For dealing with such a complex situation in its neighbourhood and to maintain credible consistent influence in the Indian Ocean Region, India is creating partnerships to plug these critical gaps. In doing so, military exercises and mature interoperability will hold the key in establishing military-to-military linkages amongst the strong militaries of the region which have a global reach. It can also be leveraged for joint surveillance by sharing information as also for strengthening cooperation in the field of logistics to achieve more comprehensive coverage. Thus, the ‘MALABAR’ can be seen as a routine professional interaction amongst navies of India, US and Japan which will strengthen mutual trust and confidence by sharing operational capabilities together. These exercises will not only enhance the interoperability but will provide exposure to Indian planners about the methodologies and doctrines framed and executed by the prominent navies like the US and Japan.

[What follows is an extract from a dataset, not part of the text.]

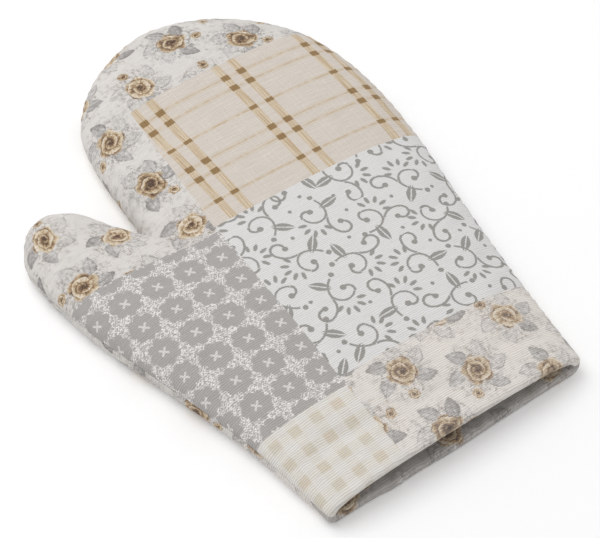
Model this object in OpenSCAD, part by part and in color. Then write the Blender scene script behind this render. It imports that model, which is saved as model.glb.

On a larger scale, it is also a reflection of intertwining of strategic interests combined inevitably navigated by the political leadership signaling a clear message widely visible and easy to read. In the evolving strategic environment of newly formed strategic geography of the Indo-Pacific, the maritime domain has become the linchpin in the broader scale of engagement of these prominent players of Indo-Pacific which defines their collective strategic interests. Thus ‘MALABAR’ holds a great significance not just as a routine joint naval activity but defines the proactive approach of India in the vital region of the world.